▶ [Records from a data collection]

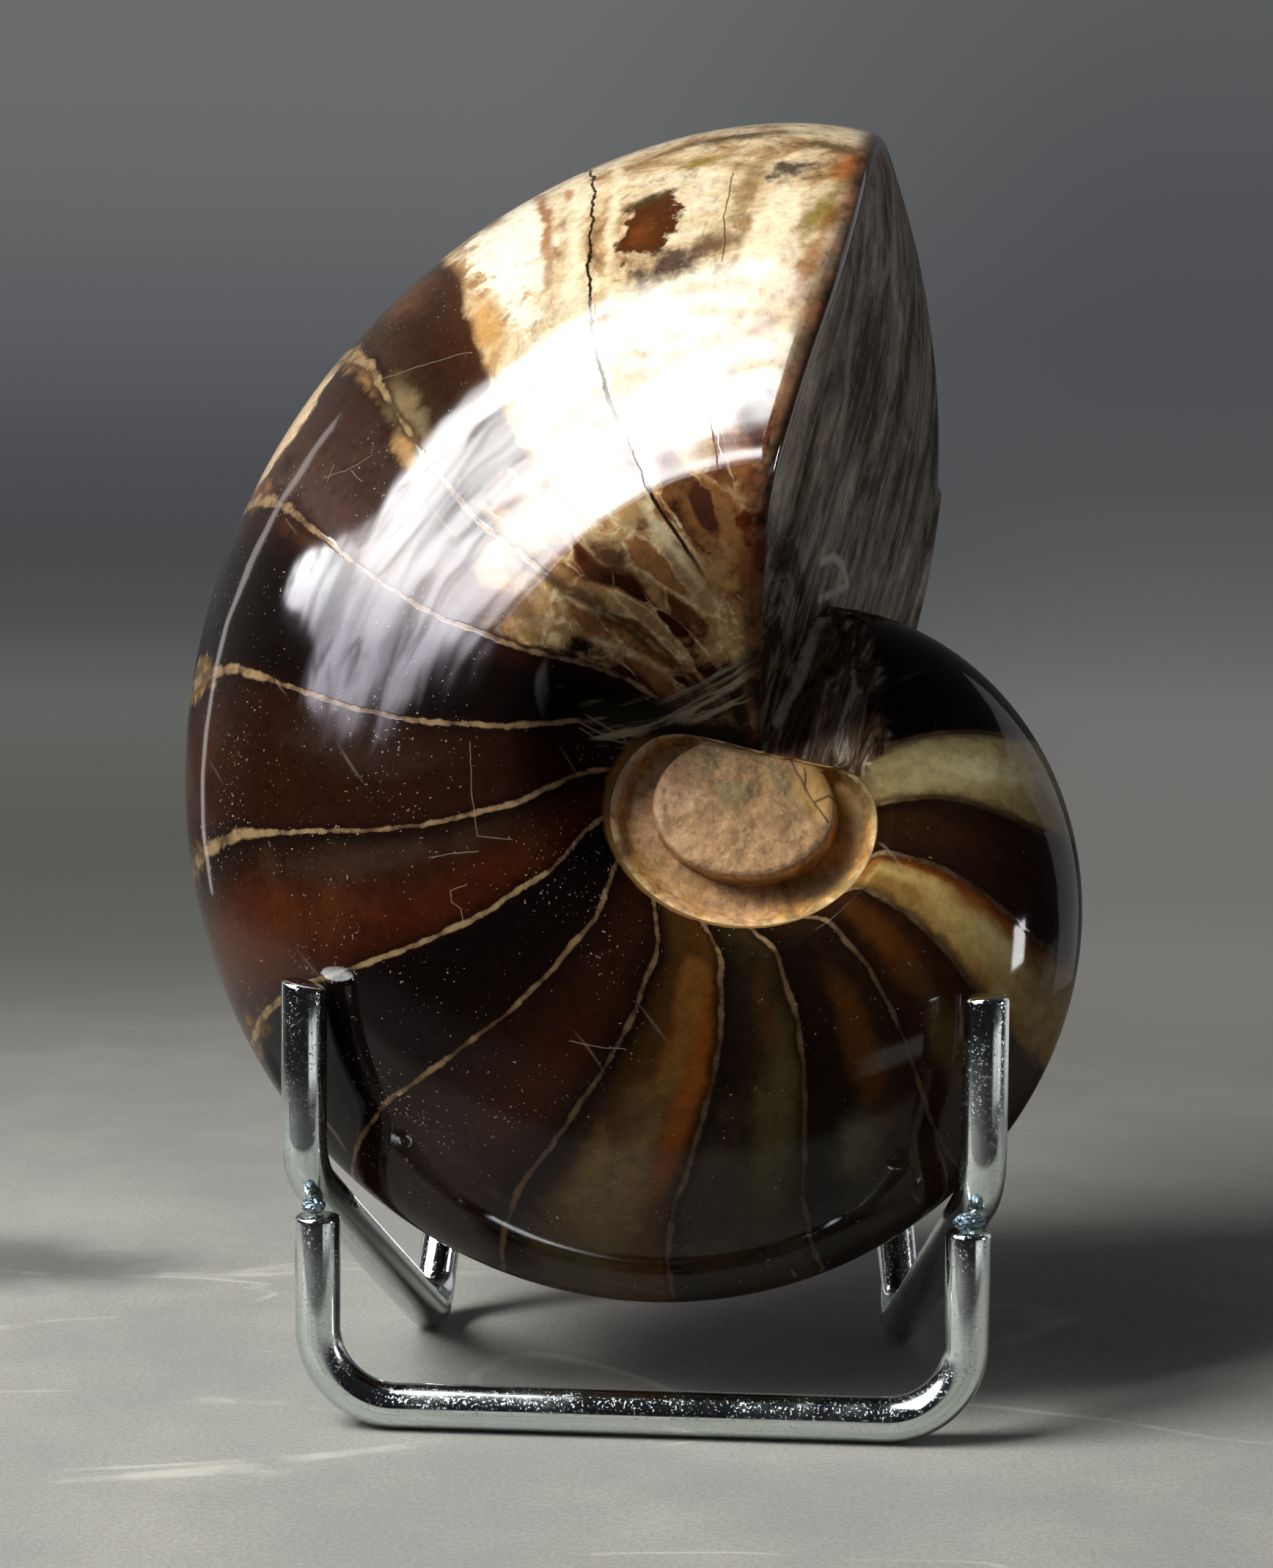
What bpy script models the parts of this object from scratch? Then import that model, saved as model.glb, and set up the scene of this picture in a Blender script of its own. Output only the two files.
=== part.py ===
"""Polished nautilus fossil leaning on a chromed bent-wire stand.

The fossil is one solid: a spiral conch with both flanks, a ground aperture face and
an umbilicus with a raised plug on each side. The stand is two bent wires, the easel
and the foot, joined by two weld beads. Metres, +Z up, front towards -Y, origin under
the middle of the whole part.
"""

import math

import bmesh
import bpy
from mathutils import Matrix, Quaternion, Vector

MM = 0.001

# Conch: a spiral about local +Z, growing clockwise, with its front flank at +Z
APERTURE_ANGLE = math.radians(76.2)
APERTURE_RADIUS = 75.8 * MM
GROWTH_PER_RADIAN = 0.1823
WHORL_HALF_BREADTH = 0.442
WIDEST_AT = 0.377
FLANK_CURVE = 1.18
OVAL = (-0.0047, -0.018, 0.008)

# Lip: the last part of the whorl stands out, then is worn down, and is fuller at the back
LIP_FLARE = 0.016
LIP_FLARE_REACH = 1.3
LIP_WEAR = 0.106
LIP_WEAR_REACH = 0.182
BACK_FULLNESS = 0.5
BACK_FULLNESS_REACH = 0.8

# Aperture face: an oblique cut that falls away towards the venter
CUT_OBLIQUITY = math.radians(8.1)
CUT_OFFSET = 1.4 * MM
CUT_CROWN = 6.6
CUT_CROWN_FROM = 40.0 * MM

# Umbilicus: an oval opening with a flat top, a moat and a raised oval plug
OPENING_RADII = (11.7 * MM, 10.2 * MM)
OPENING_DROP = 1.0 * MM
OPENING_TOP = 6.0 * MM
OPENING_TOP_SLOPE = 0.17
OPENING_BLEND = 8
RIM_HEIGHT = 13.6 * MM
RIM_TILT = 2.6 * MM
RIM_LOW_ANGLE = math.radians(40.0)
SHOULDER_WIDTH = 1.5 * MM
MOAT_DEPTH = 2.2 * MM
PLUG_RADII = (8.1 * MM, 6.9 * MM)
PLUG_HEIGHT = 14.2 * MM
PLUG_SLOPE = (-0.12, -0.15)
PLUG_EDGE = 0.45 * MM

# Mesh density
GROWTH_STEPS = 64
FLANK_STEPS = 10
WALL_STEPS = 3
FACE_STEPS = 5

# Where the fossil rests, relative to the middle of the foot bar
LEAN = math.radians(20.5)
TURN = math.radians(-1.4)
COIL_AXIS_PLACE = (8.6 * MM, 21.4 * MM, 49.8 * MM)

# Wire stand
WIRE_RADIUS = 2.0 * MM
WIRE_SIDES = 12
WIRE_CORNER_RADIUS = WIRE_RADIUS / math.cos(math.pi / WIRE_SIDES)
HOOK_HALF_SPAN = 29.6 * MM
HOOK_TIP_HEIGHT = 39.4 * MM
HOOK_BEND_RADIUS = 6.0 * MM
HOOK_BEND_HEIGHT = 26.0 * MM
REAR_HALF_SPAN = 23.2 * MM
REAR_DEPTH = 34.0 * MM
REAR_BEND_RADIUS = 4.0 * MM
BACK_LEAN = math.radians(23.2)
BACK_HEIGHT = 62.0 * MM
BACK_HALF_SPAN = 17.0 * MM
BACK_CORNER_RADIUS = 11.0 * MM
FOOT_HALF_SPAN = 28.4 * MM
FOOT_HEIGHT = 18.9 * MM
FOOT_BEND_RADIUS = 7.0 * MM
TIP_CHAMFER = 0.5 * MM
BEND_STEP = math.radians(15.0)

# Weld beads: place and radii of each
WELD_LEFT = ((-28.6 * MM, -0.9 * MM, 19.9 * MM), (1.1 * MM, 1.0 * MM, 0.75 * MM))
WELD_RIGHT = ((28.4 * MM, -0.9 * MM, 19.9 * MM), (1.5 * MM, 1.1 * MM, 0.8 * MM))

# The foot bar's middle, measured from the origin
STAND_PLACE = (3.26 * MM, -31.51 * MM)


def make_material(name, colour, roughness, metallic):
    """Return a plain Principled material."""
    material = bpy.data.materials.new(name)
    material.use_nodes = True
    shader = material.node_tree.nodes["Principled BSDF"]
    shader.inputs["Base Color"].default_value = (*colour, 1.0)
    shader.inputs["Roughness"].default_value = roughness
    shader.inputs["Metallic"].default_value = metallic
    return material


def add_object(name, bm, material, sharp_angle):
    """Turn a finished bmesh into a named object, smooth apart from its sharp edges."""
    bmesh.ops.recalc_face_normals(bm, faces=bm.faces)
    mesh = bpy.data.meshes.new(name)
    bm.to_mesh(mesh)
    bm.free()
    mesh.materials.append(material)
    mesh.shade_smooth()
    mesh.set_sharp_from_angle(angle=sharp_angle)
    body = bpy.data.objects.new(name, mesh)
    bpy.context.scene.collection.objects.link(body)
    return body


# ---------------------------------------------------------------- fossil

def opening_radius(angle):
    """Radius of the umbilical opening: an oval cut off by a straight top, blended."""
    across, up = math.cos(angle), math.sin(angle)
    half_width, half_height = OPENING_RADII
    a = (across / half_width) ** 2 + (up / half_height) ** 2
    b = 2.0 * up * OPENING_DROP / half_height ** 2
    c = (OPENING_DROP / half_height) ** 2 - 1.0
    oval = (math.sqrt(b * b - 4.0 * a * c) - b) / (2.0 * a)
    top = OPENING_TOP / max(up + OPENING_TOP_SLOPE * across, 0.001)
    return (oval ** -OPENING_BLEND + top ** -OPENING_BLEND) ** (-1.0 / OPENING_BLEND)


def rim_height(angle):
    """Height of the umbilical rim over the median plane, lowest beside the younger whorl."""
    return RIM_HEIGHT - RIM_TILT * math.cos(angle - RIM_LOW_ANGLE)


def plug_radius(angle):
    """Radius of the plug's edge, kept inside the opening."""
    oval = 1.0 / math.hypot(math.cos(angle) / PLUG_RADII[0], math.sin(angle) / PLUG_RADII[1])
    return min(oval, 0.9 * opening_radius(angle))


def plug_height(x, y):
    """Height of the plug's slightly tilted top at a local point."""
    return PLUG_HEIGHT + PLUG_SLOPE[0] * x + PLUG_SLOPE[1] * y


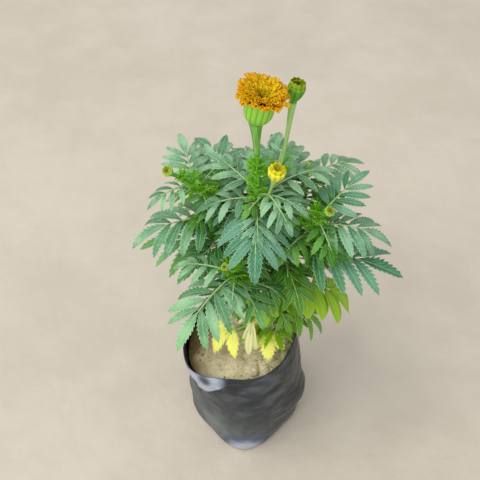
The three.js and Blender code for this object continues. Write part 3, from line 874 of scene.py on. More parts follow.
@dataclass
class Tree:
    """A node tree that is filled node by node."""

    tree: bpy.types.NodeTree

    @classmethod
    def material(cls, name: str) -> tuple[Material, "Tree", Node]:
        """Starts a material.

        Args:
            name: Its name.

        Returns:
            The material, its tree and its Principled shader, which is linked to the output.
        """
        material = bpy.data.materials.new(name)
        material.use_nodes = True
        material.node_tree.nodes.clear()
        tree = cls(material.node_tree)
        shader = tree.node("BsdfPrincipled")
        tree.node("OutputMaterial", {"Surface": shader.outputs["BSDF"]})
        return material, tree, shader

    def node(self, kind: str, inputs: Inputs | None = None, **settings: object) -> Node:
        """Adds a node.

        Args:
            kind: Its type, without the word that all shader nodes start with.
            inputs: Values for its inputs, or the sockets that they are linked from.
            settings: Its other settings.

        Returns:
            The node.
        """
        node = self.tree.nodes.new("ShaderNode" + kind)
        for key, value in settings.items():
            setattr(node, key, value)
        for key, value in (inputs or {}).items():
            self.feed(node.inputs[key], value)
        return node

    def feed(self, socket: Socket, value: object) -> None:
        """Links an input from another socket, or sets its value.

        Args:
            socket: The input.
            value: The other socket, or the value.
        """
        if isinstance(value, Socket):
            self.tree.links.new(value, socket)
        else:
            socket.default_value = (*value, 1.0) if socket.type == "RGBA" else value

    def effect(self, group: bpy.types.NodeTree, **inputs: object) -> Node:
        """Places an effect with its own values.

        Args:
            group: The effect's node group.
            inputs: Its inputs' values or the sockets that they are linked from.

        Returns:
            The group node.
        """
        return self.node("Group", inputs, node_tree=group)

    def math(self, operation: str, *values: object) -> Socket:
        """Returns the result of a Math node."""
        return self.node("Math", dict(enumerate(values)), operation=operation).outputs[0]

    def times(self, value: object, share: object) -> Socket:
        """Returns the product of two values."""
        return self.math("MULTIPLY", value, share)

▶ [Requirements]
Using the data above, extract exactly the lines from the one that holds "The three.js and" to the one that holds "name: Its name.", both ends included, and no others.

▶ [Exercise response]
The three.js and Blender code for this object continues. Write part 3, from line 874 of scene.py on. More parts follow.
@dataclass
class Tree:
    """A node tree that is filled node by node."""

    tree: bpy.types.NodeTree

    @classmethod
    def material(cls, name: str) -> tuple[Material, "Tree", Node]:
        """Starts a material.

        Args:
            name: Its name.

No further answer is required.